Although smartphones are the “super massive market,” reports Koenig, “we’re starting to see revenue growth moderate and flatten.” “If this device sees revenues flatten, we may see a similar impact across the broader landscape,” he said, noting that 60 percent of that smartphone revenue is attributable to emerging markets.

“It’s a numbers game,” he said. “More hands, more handsets.”

Tablets peaked in 2014 and are now trending lower. “They used to bridge the gap between handsets and laptops,” according to Koenig. “Now, ironically, they’re being squeezed by those same two devices.” Global PC volumes have also potentially crested. “It’s mostly attributable to the decline in tablets,” he said. “Revenues follow the same trend.
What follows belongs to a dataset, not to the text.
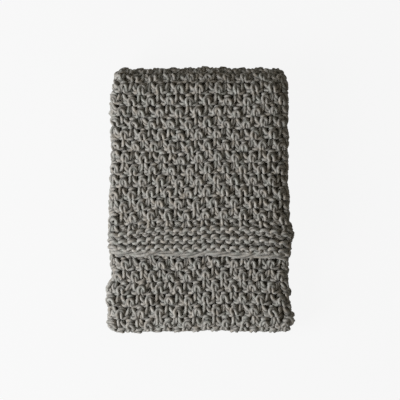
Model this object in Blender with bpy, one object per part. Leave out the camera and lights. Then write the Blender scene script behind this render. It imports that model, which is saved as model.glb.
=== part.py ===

There is a lot of price competition in the mobile PC market, but that is also moderating.”

Global TV volumes are also leveling off, and Koenig revealed why. “It’s a function of the ongoing diffusion of video content consumption, based on a sea change in human behavior,” he said. “Look no farther than Apple, which renamed the video app the TV app. Now, watching TV can be on any device, and that’s the dynamics behind that number.”

CTA will continue to keep close tabs on the data regarding U.S. consumers. “When less than half of video content consumption is on a TV, that will be an inflection point,” he said.

Nonetheless, 2017 will show substantial upticks in global sales of 4K UHD TVs with HDR, much of that attributable to China where a lot of those TVs are made. Koenig also reports that, “OLED is beginning to make itself felt,” and predicts related announcements at CES 2017. But he believes that OLED will be “a next decade story.”

With regard to wearables, innovation has been “in high gear,” with “lots of form factors and applications.” “Wearables are a global phenomenon,” he said. “It’s not just Japan and the U.S. Innovation is fueling lots of growth. We need new organic growth in global consumer tech sales, and we’re getting it from wearables.”